• **TASK STATEMENT**
Output, please, exactly those lines of the listing that come before the line with "return FreeCAD.Vector(radius, 0, height)", along with that line itself.

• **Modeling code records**
** Begin **
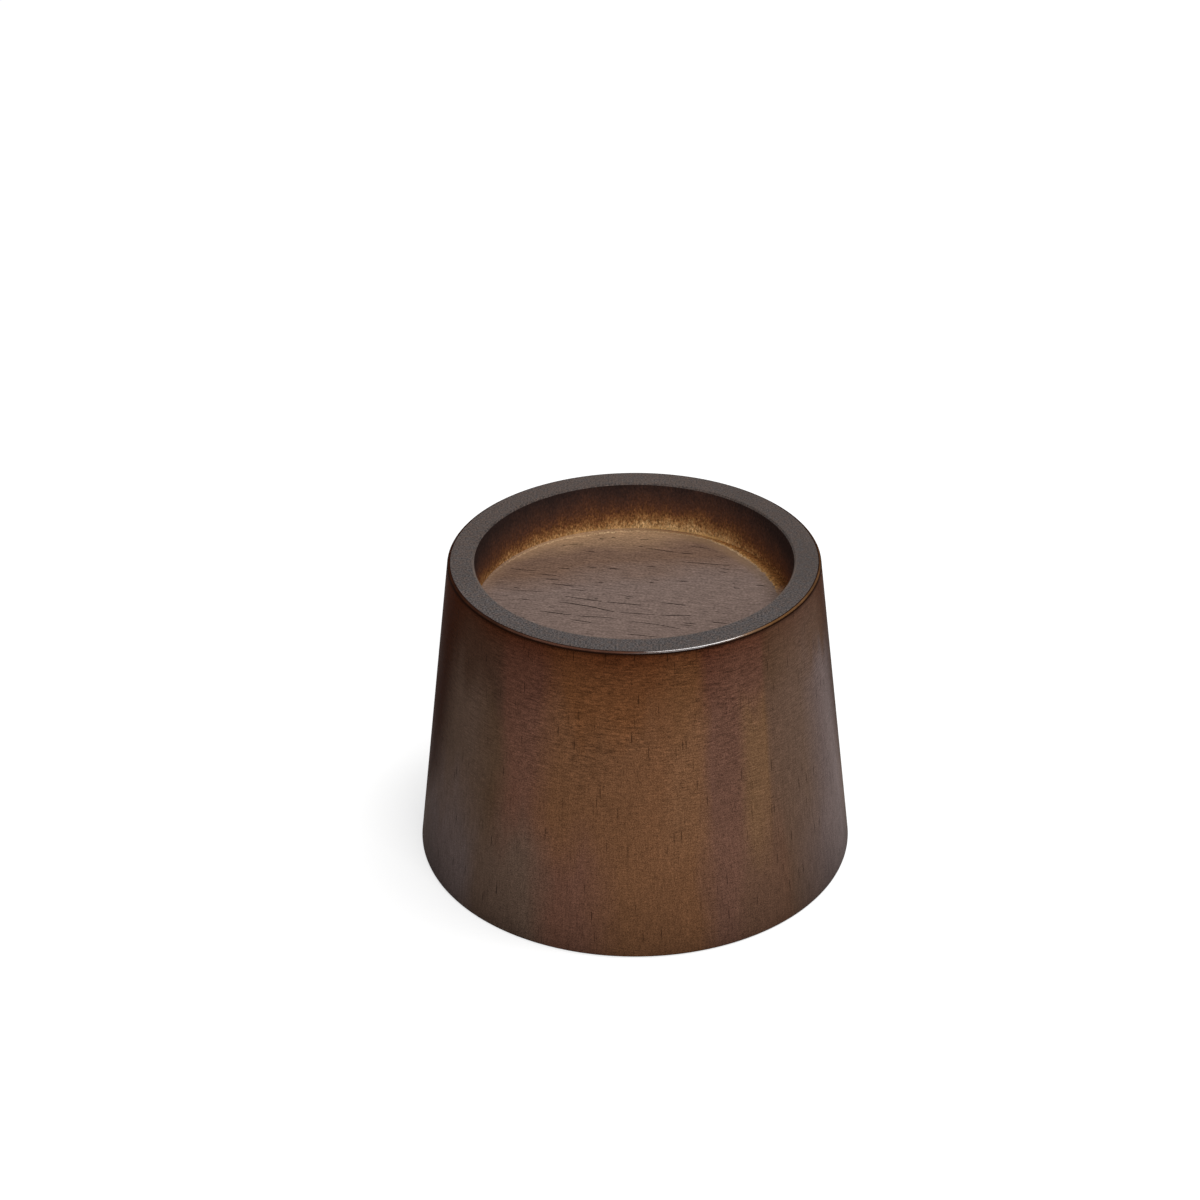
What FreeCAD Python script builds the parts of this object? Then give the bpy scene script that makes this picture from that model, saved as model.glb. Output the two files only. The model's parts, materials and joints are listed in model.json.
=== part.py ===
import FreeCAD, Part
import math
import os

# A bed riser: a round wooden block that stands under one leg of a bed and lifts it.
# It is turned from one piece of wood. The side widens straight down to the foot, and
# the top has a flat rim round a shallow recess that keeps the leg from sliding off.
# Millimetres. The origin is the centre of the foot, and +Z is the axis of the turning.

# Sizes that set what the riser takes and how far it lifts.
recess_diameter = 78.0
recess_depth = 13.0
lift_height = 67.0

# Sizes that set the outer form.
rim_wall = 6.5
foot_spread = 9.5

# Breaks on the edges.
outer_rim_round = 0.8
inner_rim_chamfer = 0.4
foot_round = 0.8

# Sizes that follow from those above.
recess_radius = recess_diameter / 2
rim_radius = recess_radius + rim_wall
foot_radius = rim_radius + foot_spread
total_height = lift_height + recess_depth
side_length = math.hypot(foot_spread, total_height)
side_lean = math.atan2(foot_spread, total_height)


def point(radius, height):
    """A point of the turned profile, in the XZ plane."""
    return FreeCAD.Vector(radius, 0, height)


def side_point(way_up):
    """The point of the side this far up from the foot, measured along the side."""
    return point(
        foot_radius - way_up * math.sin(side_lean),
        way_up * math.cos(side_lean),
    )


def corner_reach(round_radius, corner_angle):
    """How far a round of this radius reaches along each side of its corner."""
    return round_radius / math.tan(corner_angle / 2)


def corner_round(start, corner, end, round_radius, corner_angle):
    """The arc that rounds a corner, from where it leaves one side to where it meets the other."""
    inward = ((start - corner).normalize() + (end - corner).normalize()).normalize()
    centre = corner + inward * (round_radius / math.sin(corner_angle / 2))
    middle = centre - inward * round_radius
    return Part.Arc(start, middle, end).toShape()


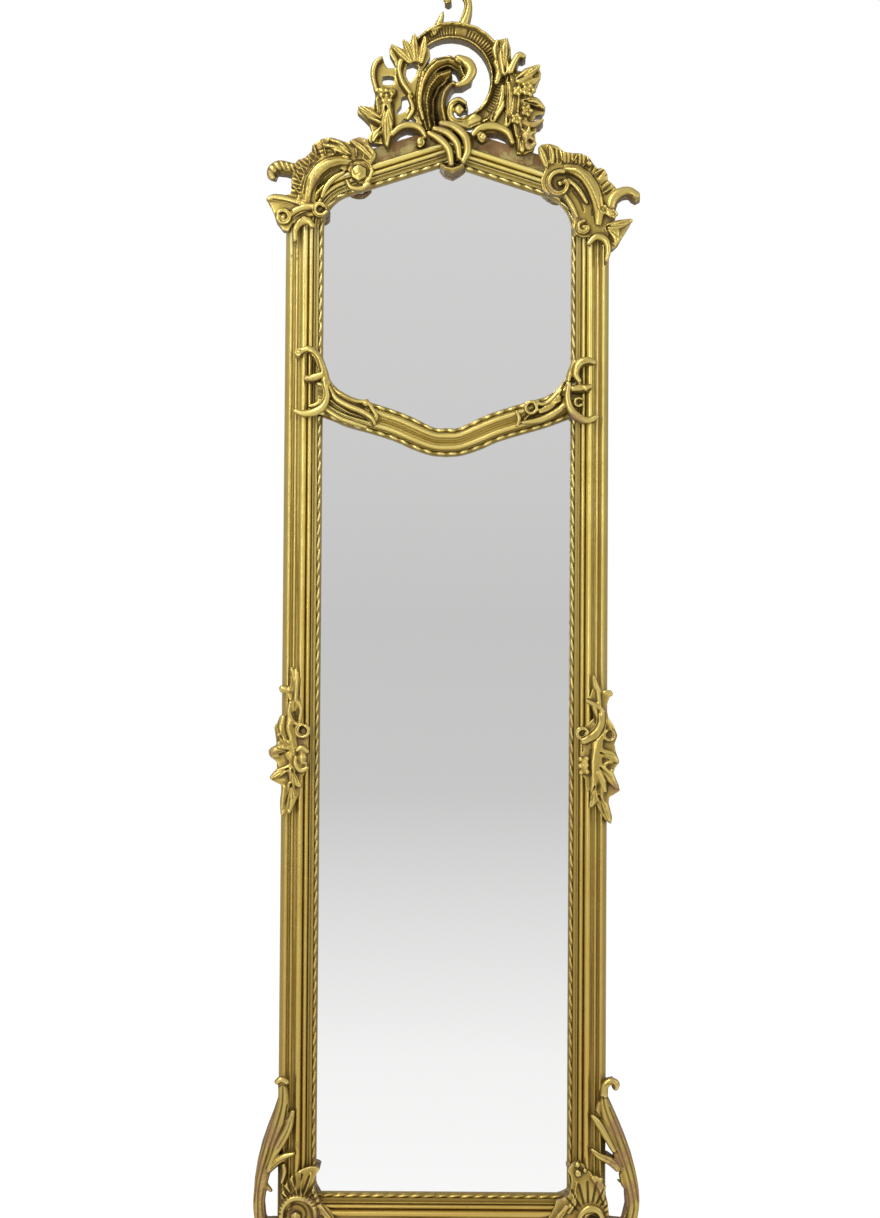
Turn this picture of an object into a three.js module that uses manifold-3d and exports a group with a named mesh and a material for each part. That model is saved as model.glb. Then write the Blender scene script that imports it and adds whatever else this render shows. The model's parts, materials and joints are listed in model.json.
** End **
• **THE RESULT**
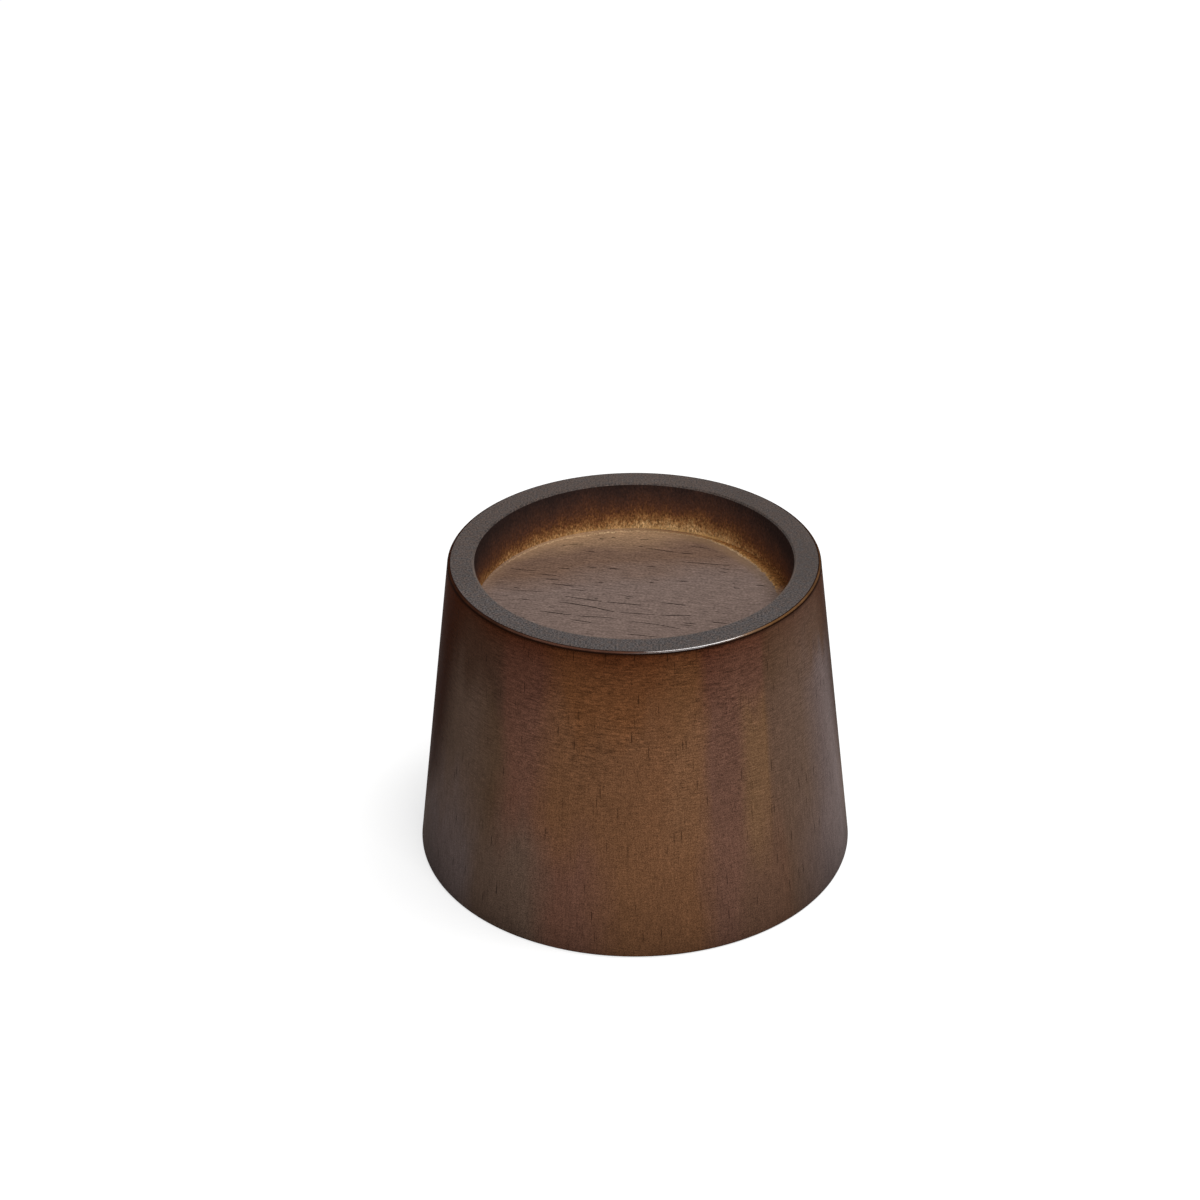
What FreeCAD Python script builds the parts of this object? Then give the bpy scene script that makes this picture from that model, saved as model.glb. Output the two files only. The model's parts, materials and joints are listed in model.json.
=== part.py ===
import FreeCAD, Part
import math
import os

# A bed riser: a round wooden block that stands under one leg of a bed and lifts it.
# It is turned from one piece of wood. The side widens straight down to the foot, and
# the top has a flat rim round a shallow recess that keeps the leg from sliding off.
# Millimetres. The origin is the centre of the foot, and +Z is the axis of the turning.

# Sizes that set what the riser takes and how far it lifts.
recess_diameter = 78.0
recess_depth = 13.0
lift_height = 67.0

# Sizes that set the outer form.
rim_wall = 6.5
foot_spread = 9.5

# Breaks on the edges.
outer_rim_round = 0.8
inner_rim_chamfer = 0.4
foot_round = 0.8

# Sizes that follow from those above.
recess_radius = recess_diameter / 2
rim_radius = recess_radius + rim_wall
foot_radius = rim_radius + foot_spread
total_height = lift_height + recess_depth
side_length = math.hypot(foot_spread, total_height)
side_lean = math.atan2(foot_spread, total_height)


def point(radius, height):
    """A point of the turned profile, in the XZ plane."""
    return FreeCAD.Vector(radius, 0, height)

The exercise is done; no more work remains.